Exercise details | Begin at the first line and end at the line containing "return girdle +". Extract exactly those lines.

Supplied data |
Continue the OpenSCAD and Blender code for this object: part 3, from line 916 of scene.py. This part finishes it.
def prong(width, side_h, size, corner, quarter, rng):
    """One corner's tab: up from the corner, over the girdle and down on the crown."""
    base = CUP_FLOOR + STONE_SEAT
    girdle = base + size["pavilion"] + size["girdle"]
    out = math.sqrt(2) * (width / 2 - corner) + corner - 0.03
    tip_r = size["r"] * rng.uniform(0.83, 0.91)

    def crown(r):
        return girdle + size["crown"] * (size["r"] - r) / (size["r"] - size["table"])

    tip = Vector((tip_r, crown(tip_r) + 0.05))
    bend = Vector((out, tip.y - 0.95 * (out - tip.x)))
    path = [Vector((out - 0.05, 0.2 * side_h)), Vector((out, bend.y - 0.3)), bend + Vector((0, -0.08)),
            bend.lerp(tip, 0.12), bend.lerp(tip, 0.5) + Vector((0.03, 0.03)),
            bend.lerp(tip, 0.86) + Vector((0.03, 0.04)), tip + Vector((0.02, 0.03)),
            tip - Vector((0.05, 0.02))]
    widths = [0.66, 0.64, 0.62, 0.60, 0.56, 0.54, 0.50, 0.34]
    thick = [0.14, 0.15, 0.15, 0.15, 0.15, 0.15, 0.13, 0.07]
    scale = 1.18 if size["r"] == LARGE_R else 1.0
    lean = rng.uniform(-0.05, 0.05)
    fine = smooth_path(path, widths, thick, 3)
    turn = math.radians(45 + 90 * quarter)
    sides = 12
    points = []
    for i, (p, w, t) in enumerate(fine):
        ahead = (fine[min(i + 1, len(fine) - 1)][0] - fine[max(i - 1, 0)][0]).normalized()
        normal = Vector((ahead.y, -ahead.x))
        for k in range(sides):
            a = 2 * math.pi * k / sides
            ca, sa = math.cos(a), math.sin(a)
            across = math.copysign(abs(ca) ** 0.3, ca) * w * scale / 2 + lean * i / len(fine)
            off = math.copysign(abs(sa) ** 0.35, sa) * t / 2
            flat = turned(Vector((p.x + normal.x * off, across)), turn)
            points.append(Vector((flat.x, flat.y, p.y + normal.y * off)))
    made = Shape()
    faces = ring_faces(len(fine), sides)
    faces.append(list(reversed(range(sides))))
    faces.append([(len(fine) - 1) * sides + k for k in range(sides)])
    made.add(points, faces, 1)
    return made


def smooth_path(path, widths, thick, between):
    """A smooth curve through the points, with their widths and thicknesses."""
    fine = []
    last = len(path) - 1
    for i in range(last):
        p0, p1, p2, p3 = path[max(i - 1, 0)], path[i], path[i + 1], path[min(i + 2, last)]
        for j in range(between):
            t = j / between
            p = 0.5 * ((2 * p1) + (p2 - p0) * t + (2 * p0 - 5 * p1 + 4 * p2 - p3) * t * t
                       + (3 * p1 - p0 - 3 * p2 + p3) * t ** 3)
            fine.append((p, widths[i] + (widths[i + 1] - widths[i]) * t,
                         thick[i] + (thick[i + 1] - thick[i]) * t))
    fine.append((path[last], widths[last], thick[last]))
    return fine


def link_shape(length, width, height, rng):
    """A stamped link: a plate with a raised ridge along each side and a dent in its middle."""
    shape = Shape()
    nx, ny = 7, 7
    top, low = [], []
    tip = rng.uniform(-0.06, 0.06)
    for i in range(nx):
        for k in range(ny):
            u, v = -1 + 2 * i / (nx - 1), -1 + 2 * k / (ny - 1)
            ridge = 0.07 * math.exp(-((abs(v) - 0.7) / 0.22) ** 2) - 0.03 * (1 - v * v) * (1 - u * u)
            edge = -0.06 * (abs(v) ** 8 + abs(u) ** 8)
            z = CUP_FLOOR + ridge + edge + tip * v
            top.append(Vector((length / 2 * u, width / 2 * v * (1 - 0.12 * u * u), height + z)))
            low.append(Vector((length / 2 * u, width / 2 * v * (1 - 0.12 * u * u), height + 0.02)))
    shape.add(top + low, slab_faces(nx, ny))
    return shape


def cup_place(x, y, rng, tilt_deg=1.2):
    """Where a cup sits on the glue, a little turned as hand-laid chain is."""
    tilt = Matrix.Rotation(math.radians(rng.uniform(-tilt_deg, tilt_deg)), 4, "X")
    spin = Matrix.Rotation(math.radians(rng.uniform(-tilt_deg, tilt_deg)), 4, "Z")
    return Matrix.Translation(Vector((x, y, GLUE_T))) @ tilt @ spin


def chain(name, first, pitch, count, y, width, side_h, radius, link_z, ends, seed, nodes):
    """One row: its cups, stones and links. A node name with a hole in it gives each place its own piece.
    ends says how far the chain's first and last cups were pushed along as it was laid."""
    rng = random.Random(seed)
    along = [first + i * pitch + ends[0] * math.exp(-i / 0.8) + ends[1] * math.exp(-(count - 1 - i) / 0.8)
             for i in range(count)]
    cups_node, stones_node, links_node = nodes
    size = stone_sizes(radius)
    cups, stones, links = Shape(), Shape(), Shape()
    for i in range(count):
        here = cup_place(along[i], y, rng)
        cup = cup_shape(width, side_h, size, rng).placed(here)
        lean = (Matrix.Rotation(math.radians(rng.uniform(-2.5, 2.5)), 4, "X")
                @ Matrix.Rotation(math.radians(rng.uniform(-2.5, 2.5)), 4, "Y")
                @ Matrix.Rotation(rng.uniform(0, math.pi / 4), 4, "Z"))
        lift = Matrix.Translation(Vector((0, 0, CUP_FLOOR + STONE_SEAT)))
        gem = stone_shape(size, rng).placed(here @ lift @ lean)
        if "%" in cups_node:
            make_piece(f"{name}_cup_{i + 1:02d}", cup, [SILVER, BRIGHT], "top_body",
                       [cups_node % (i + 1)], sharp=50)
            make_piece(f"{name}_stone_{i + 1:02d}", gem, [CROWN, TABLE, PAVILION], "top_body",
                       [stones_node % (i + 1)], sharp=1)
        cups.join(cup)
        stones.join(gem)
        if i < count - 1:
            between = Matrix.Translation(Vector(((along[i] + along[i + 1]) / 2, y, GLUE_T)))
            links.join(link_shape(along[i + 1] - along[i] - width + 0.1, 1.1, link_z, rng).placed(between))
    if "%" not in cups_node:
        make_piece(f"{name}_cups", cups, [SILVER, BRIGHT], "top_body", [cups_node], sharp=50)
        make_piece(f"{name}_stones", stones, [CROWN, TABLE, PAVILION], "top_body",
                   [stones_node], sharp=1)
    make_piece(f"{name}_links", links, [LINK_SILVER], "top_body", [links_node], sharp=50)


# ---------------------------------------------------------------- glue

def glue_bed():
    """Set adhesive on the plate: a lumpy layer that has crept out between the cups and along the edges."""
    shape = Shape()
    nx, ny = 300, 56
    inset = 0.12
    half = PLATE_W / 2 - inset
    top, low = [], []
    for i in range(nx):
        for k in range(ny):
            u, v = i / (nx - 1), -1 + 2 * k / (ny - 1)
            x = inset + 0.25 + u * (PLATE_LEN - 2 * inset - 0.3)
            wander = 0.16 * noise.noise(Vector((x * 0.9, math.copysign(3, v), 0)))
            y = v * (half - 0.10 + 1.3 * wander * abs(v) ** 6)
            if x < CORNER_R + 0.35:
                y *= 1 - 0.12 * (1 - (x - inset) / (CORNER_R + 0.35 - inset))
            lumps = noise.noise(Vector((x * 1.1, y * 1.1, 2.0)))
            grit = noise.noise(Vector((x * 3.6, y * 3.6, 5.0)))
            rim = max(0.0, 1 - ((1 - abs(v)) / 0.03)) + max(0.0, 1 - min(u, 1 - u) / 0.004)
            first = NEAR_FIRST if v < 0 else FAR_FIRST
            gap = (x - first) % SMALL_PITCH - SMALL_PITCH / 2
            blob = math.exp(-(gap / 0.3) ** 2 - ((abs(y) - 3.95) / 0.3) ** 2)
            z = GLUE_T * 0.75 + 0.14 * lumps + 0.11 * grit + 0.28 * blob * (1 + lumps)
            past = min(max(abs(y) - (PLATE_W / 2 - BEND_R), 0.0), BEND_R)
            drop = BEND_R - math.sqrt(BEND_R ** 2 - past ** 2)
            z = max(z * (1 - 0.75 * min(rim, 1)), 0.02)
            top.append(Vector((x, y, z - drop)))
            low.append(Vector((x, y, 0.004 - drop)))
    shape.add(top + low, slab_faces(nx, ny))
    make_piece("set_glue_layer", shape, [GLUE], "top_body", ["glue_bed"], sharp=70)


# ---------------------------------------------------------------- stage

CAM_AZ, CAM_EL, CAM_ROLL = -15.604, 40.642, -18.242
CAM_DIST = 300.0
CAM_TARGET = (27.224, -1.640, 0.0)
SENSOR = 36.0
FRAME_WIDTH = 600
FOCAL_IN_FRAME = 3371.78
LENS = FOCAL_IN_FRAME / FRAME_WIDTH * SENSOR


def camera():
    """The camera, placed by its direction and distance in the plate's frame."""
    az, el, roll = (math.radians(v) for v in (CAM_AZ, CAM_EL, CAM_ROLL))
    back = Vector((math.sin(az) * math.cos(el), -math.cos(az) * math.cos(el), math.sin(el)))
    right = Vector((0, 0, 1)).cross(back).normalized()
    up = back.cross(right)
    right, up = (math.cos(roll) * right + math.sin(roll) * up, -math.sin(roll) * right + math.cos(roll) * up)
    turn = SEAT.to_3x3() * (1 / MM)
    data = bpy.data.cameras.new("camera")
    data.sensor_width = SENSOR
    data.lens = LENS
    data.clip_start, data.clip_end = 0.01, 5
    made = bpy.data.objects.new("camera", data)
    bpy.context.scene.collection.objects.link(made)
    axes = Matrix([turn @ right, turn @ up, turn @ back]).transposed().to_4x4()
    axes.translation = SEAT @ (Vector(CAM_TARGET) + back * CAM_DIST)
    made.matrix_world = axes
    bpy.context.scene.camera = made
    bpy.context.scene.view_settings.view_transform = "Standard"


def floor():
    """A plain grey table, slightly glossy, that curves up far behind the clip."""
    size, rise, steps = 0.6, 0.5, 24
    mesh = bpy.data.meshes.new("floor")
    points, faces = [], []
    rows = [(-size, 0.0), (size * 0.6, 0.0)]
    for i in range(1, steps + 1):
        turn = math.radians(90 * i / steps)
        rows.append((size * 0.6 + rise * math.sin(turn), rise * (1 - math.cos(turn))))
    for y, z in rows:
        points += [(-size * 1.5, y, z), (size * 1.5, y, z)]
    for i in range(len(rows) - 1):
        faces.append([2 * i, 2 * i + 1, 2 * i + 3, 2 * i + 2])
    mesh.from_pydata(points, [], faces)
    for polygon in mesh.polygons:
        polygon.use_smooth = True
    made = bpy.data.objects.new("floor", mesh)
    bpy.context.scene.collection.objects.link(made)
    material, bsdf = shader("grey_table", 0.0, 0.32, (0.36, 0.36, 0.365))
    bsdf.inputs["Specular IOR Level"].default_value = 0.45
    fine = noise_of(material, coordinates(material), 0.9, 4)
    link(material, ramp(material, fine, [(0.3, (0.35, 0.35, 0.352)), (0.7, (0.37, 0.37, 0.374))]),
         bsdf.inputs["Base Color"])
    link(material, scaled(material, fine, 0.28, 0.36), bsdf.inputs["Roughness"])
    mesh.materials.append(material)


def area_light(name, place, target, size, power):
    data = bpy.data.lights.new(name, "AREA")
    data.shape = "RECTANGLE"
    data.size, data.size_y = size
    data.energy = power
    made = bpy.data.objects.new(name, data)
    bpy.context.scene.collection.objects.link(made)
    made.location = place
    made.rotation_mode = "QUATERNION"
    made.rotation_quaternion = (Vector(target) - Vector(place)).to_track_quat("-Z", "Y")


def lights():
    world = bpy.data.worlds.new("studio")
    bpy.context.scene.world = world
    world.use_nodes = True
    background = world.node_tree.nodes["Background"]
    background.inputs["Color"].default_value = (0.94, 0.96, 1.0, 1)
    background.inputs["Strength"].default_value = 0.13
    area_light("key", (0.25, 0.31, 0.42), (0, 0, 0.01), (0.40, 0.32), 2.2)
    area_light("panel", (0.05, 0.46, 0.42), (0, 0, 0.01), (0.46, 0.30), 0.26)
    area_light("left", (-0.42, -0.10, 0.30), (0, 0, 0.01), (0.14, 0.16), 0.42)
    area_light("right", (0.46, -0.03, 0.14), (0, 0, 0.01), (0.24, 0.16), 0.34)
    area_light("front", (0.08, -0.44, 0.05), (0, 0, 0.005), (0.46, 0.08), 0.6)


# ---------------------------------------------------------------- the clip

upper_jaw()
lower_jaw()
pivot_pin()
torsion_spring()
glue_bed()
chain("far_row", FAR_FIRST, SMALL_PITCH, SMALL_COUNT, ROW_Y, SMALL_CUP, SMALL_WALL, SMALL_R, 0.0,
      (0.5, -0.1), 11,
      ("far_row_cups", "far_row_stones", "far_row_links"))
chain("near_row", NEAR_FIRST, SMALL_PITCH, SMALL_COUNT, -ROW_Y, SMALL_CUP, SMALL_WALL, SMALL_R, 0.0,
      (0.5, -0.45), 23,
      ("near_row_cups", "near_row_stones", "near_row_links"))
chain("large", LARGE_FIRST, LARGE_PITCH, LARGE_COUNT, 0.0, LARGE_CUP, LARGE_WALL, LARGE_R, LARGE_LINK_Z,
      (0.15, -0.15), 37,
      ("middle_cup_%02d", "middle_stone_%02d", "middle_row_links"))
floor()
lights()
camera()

Full output |
Continue the OpenSCAD and Blender code for this object: part 3, from line 916 of scene.py. This part finishes it.
def prong(width, side_h, size, corner, quarter, rng):
    """One corner's tab: up from the corner, over the girdle and down on the crown."""
    base = CUP_FLOOR + STONE_SEAT
    girdle = base + size["pavilion"] + size["girdle"]
    out = math.sqrt(2) * (width / 2 - corner) + corner - 0.03
    tip_r = size["r"] * rng.uniform(0.83, 0.91)

    def crown(r):
        return girdle + size["crown"] * (size["r"] - r) / (size["r"] - size["table"])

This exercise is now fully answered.